<<<<
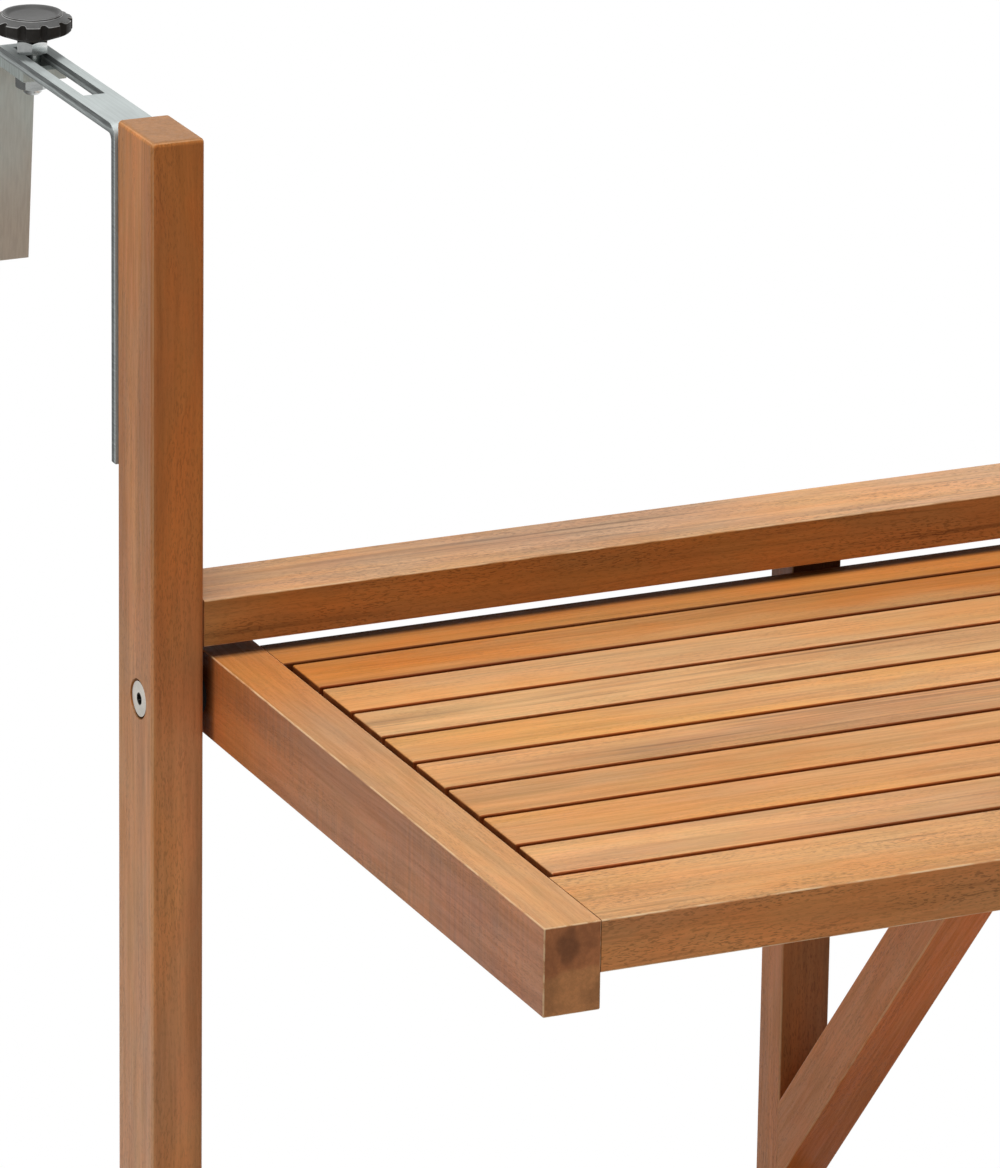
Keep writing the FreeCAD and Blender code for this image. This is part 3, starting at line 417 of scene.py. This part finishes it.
# Knobs: a turned profile with rounded corners, cut by scallops
KNOB_RADIUS = 0.0174
KNOB_FOOT = 0.0065
KNOB_BORE = 0.00405
KNOB_BORE_HEIGHT = 0.0087
KNOB_SCALLOPS = 11
KNOB_STEPS = KNOB_SCALLOPS * 20
KNOB_TURN = math.radians(5)
SCALLOP_RADIUS = 0.0019
SCALLOP_DEPTH = 0.002
SCALLOP_BLEND = 0.0003
RIM_OUTER = KNOB_RADIUS - 0.0043
RIM_INNER = RIM_OUTER - 0.0011
CORNER_CUT = 0.0005
CORNER_STEPS = 4
CORNER_SHARE = 0.45  # the most of a run that one corner takes
LONGEST_RUN = 0.0005


def rounded_corners(points):
    """The same line with each corner turned into a short curve."""
    made = [points[0]]
    for before, here, after in zip(points, points[1:], points[2:]):
        here = Vector(here)
        to_before = Vector(before) - here
        to_after = Vector(after) - here
        start = here + to_before.normalized() * min(CORNER_CUT, to_before.length * CORNER_SHARE)
        stop = here + to_after.normalized() * min(CORNER_CUT, to_after.length * CORNER_SHARE)
        for step in range(CORNER_STEPS + 1):
            share = step / CORNER_STEPS
            made.append(tuple(start.lerp(here, share).lerp(here.lerp(stop, share), share)))
    made.append(points[-1])
    return made


def divided(points):
    """The same line with its long runs cut into equal shorter ones."""
    made = [points[0]]
    for here, after in zip(points, points[1:]):
        parts = max(1, math.ceil(math.dist(here, after) / LONGEST_RUN))
        for step in range(1, parts + 1):
            share = step / parts
            made.append((here[0] + (after[0] - here[0]) * share, here[1] + (after[1] - here[1]) * share))
    return made


def knob_profile(height):
    """Radius and rise, from the bore's mouth up the outside to the middle of the dished top."""
    return divided(rounded_corners([
        (KNOB_BORE, 0.0), (KNOB_FOOT, 0.0), (KNOB_RADIUS - 0.001, 0.0039), (KNOB_RADIUS, 0.0049),
        (KNOB_RADIUS, height - 0.0027), (RIM_OUTER, height - 0.0011), (RIM_OUTER, height),
        (RIM_INNER, height), (RIM_INNER - 0.0019, height - 0.0016), (0.0, height - 0.0021)]))


def scallop_limit(angle):
    """How far from the axis the scallops let the knob reach at an angle."""
    pitch = 2 * math.pi / KNOB_SCALLOPS
    away = (angle + pitch / 2) % pitch - pitch / 2
    centre = KNOB_RADIUS + SCALLOP_RADIUS - SCALLOP_DEPTH
    inside = SCALLOP_RADIUS ** 2 - (centre * math.sin(away)) ** 2
    if inside <= 0:
        return KNOB_RADIUS * 2
    return centre * math.cos(away) - math.sqrt(inside)


def scalloped(radius, angle):
    """The radius where no scallop cuts it, with a soft edge between the two."""
    limit = scallop_limit(angle)
    gap = max(SCALLOP_BLEND - abs(radius - limit), 0.0)
    return min(radius, limit) - gap * gap / SCALLOP_BLEND / 4


def mesh_piece(name, points, faces, material, smooth=True):
    mesh = bpy.data.meshes.new(name)
    mesh.from_pydata(points, [], faces)
    mesh.validate()
    piece = bpy.data.objects.new(name, mesh)
    bpy.context.scene.collection.objects.link(piece)
    mesh.materials.append(material)
    for face in mesh.polygons:
        face.use_smooth = smooth
    return piece


def knob(name, node, turned, washer):
    """A knob of the node's height, about the washer's axis."""
    low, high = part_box(washer)
    axis = (low + high) / 2
    low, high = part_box(node)
    points, faces = [], []

    def ring(rise, reach):
        """Points round the axis, at the distance that reach gives for each angle."""
        for step in range(KNOB_STEPS):
            angle = 2 * math.pi * step / KNOB_STEPS
            away = reach(angle)
            points.append((axis.x + away * math.cos(angle), axis.y + away * math.sin(angle), low.z + rise))

    def band(first, second):
        """Faces between the rings that start at two points."""
        for step in range(KNOB_STEPS):
            after = (step + 1) % KNOB_STEPS
            faces.append((first + step, first + after, second + after, second + step))

    def cap(first, rise, upward):
        """Faces from a ring to one point on the axis."""
        points.append((axis.x, axis.y, low.z + rise))
        tip = len(points) - 1
        for step in range(KNOB_STEPS):
            here = first + step
            after = first + (step + 1) % KNOB_STEPS
            faces.append((here, after, tip) if upward else (tip, after, here))

    *outside, (_, top) = knob_profile(high.z - low.z)
    for radius, rise in outside:
        ring(rise, lambda angle: scalloped(radius, angle - turned))
    rows = [row * KNOB_STEPS for row in range(len(outside))]
    for lower, upper in zip(rows, rows[1:]):
        band(lower, upper)
    cap(rows[-1], top, upward=True)
    bore = len(points)
    ring(KNOB_BORE_HEIGHT, lambda angle: KNOB_BORE)
    band(bore, rows[0])
    cap(bore, KNOB_BORE_HEIGHT, upward=False)
    return mesh_piece(name, points, faces, knob_black)


for side, turned in (("left", KNOB_TURN), ("right", -KNOB_TURN)):
    piece = knob(side + "_knob_head_detail", side + "_knob", turned, side + "_clamp_washer")
    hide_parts(side + "_knob")
    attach(piece, side + "_knob_head")

# Floor: white as the camera sees it, with the shadow kept, and greyer in the light that it bounces
FLOOR_DROP = 0.0005
FLOOR_REACH = 30.0
FLOOR_BOUNCED = (0.56, 0.56, 0.56, 1.0)
FLOOR_SEEN = (0.96, 0.96, 0.96, 1.0)
FLOOR_GLOW = 0.85
web = Web(bpy.data.materials.new("floor_paint"))
seen = web.seen_directly()
web.set(Base_Color=web.mix(seen, FLOOR_BOUNCED, FLOOR_SEEN), Roughness=0.9, Specular_IOR_Level=0.0)
glow = web.node("ShaderNodeEmission", {"Color": WHITE, "Strength": 1.0})
glow_share = web.math("MULTIPLY", seen, FLOOR_GLOW)
web.show("Material Output", web.mix_shaders(glow_share, web.surface.outputs[0], glow.outputs[0]))
corners = [(x * FLOOR_REACH, y * FLOOR_REACH, cad_low.z - FLOOR_DROP)
           for x, y in ((-1, -1), (1, -1), (1, 1), (-1, 1))]
floor = mesh_piece("floor", corners, [(0, 1, 2, 3)], web.owner, smooth=False)

# World: white behind the object, and a weak light all round
WORLD_LIGHT = 0.12
world = bpy.data.worlds.new("studio")
bpy.context.scene.world = world
web = Web(world)
around = web.tree.nodes["Background"]
around.inputs["Color"].default_value = WHITE
around.inputs["Strength"].default_value = WORLD_LIGHT
behind = web.node("ShaderNodeBackground", {"Color": WHITE, "Strength": 1.0})
web.show("World Output", web.mix_shaders(web.seen_directly(), around.outputs[0], behind.outputs[0]))

LAMP_DISTANCE = 3.0


def sun(name, direction, strength, spread):
    lamp = bpy.data.lights.new(name, "SUN")
    lamp.energy = strength
    lamp.angle = math.radians(spread)
    holder = bpy.data.objects.new(name, lamp)
    bpy.context.scene.collection.objects.link(holder)
    holder.rotation_mode = "QUATERNION"
    holder.rotation_quaternion = Vector(direction).to_track_quat("-Z", "Y")
    holder.location = -Vector(direction) * LAMP_DISTANCE


sun("overhead", (0.05, 0.03, -1.0), 2.75, 22)
sun("from_left", (1.0, 0.05, -0.3), 0.55, 60)

# Camera, fitted to the photograph's straight edges
AZIMUTH = math.radians(24.521)
ELEVATION = math.radians(19.139)
ROLL = math.radians(0.823)
CAMERA_AT = (-1.59253, -3.17440, 0.98769)
FOCAL_PIXELS = 8422.1
PICTURE_HEIGHT = 1168
ahead = Vector((math.sin(AZIMUTH) * math.cos(ELEVATION), math.cos(AZIMUTH) * math.cos(ELEVATION),
                -math.sin(ELEVATION)))
level = Vector((math.cos(AZIMUTH), -math.sin(AZIMUTH), 0.0))
raised = level.cross(ahead)
camera_x = math.cos(ROLL) * level + math.sin(ROLL) * raised
camera_y = -math.sin(ROLL) * level + math.cos(ROLL) * raised
lens = bpy.data.cameras.new("photo_camera")
lens.sensor_width = 36.0
lens.lens = FOCAL_PIXELS / PICTURE_HEIGHT * lens.sensor_width
lens.clip_end = 100.0
camera = bpy.data.objects.new("photo_camera", lens)
bpy.context.scene.collection.objects.link(camera)
facing = Matrix((camera_x, camera_y, -ahead)).transposed()
camera.matrix_world = Matrix.Translation(CAMERA_AT) @ facing.to_4x4()
bpy.context.scene.camera = camera

bpy.context.scene.view_settings.view_transform = "Standard"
>>>>
## WORK TO BE COMPLETED
Give back exactly the material above from its opening line to the line bearing "LONGEST_RUN = 0.0005".

## COMPLETE ANSWER
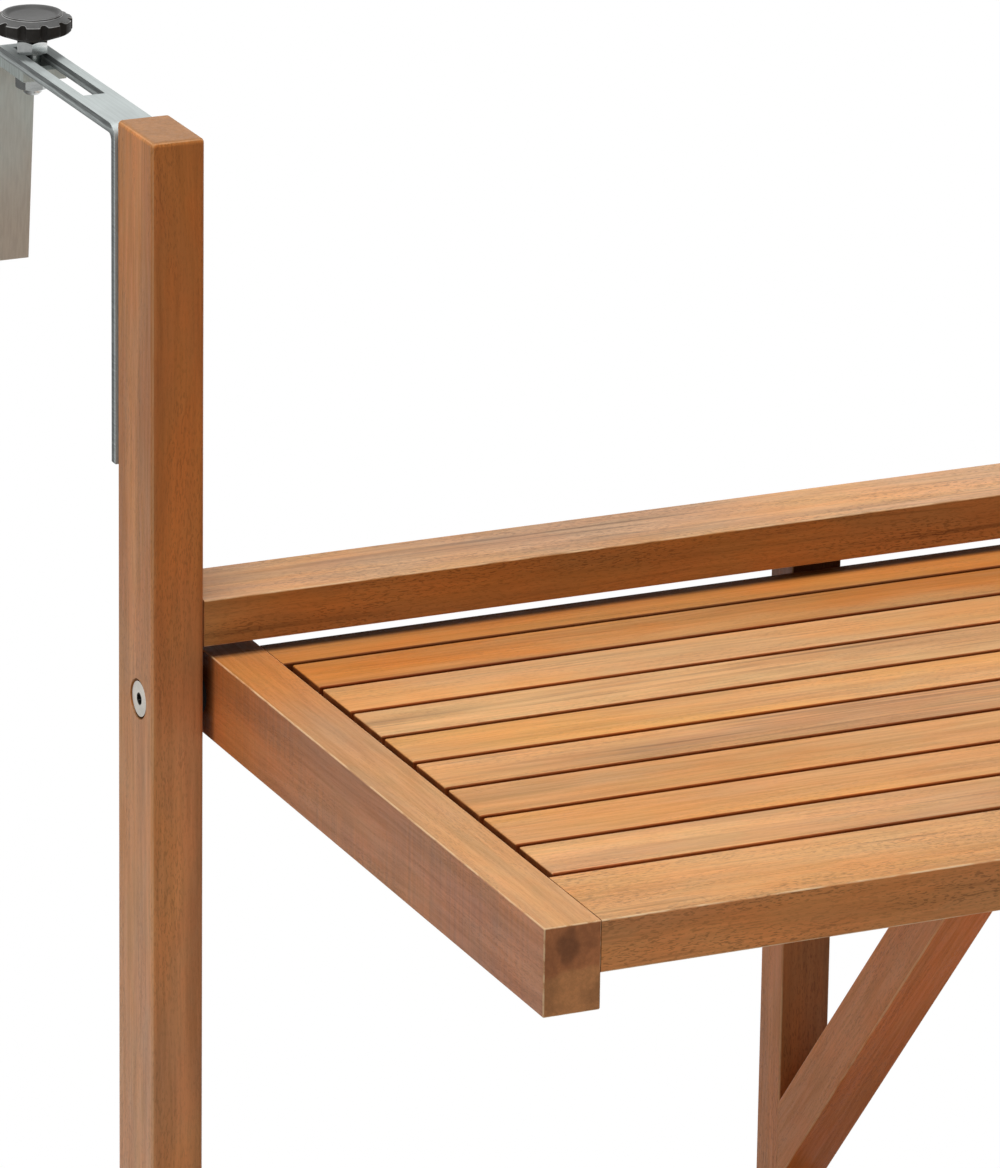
Keep writing the FreeCAD and Blender code for this image. This is part 3, starting at line 417 of scene.py. This part finishes it.
# Knobs: a turned profile with rounded corners, cut by scallops
KNOB_RADIUS = 0.0174
KNOB_FOOT = 0.0065
KNOB_BORE = 0.00405
KNOB_BORE_HEIGHT = 0.0087
KNOB_SCALLOPS = 11
KNOB_STEPS = KNOB_SCALLOPS * 20
KNOB_TURN = math.radians(5)
SCALLOP_RADIUS = 0.0019
SCALLOP_DEPTH = 0.002
SCALLOP_BLEND = 0.0003
RIM_OUTER = KNOB_RADIUS - 0.0043
RIM_INNER = RIM_OUTER - 0.0011
CORNER_CUT = 0.0005
CORNER_STEPS = 4
CORNER_SHARE = 0.45  # the most of a run that one corner takes
LONGEST_RUN = 0.0005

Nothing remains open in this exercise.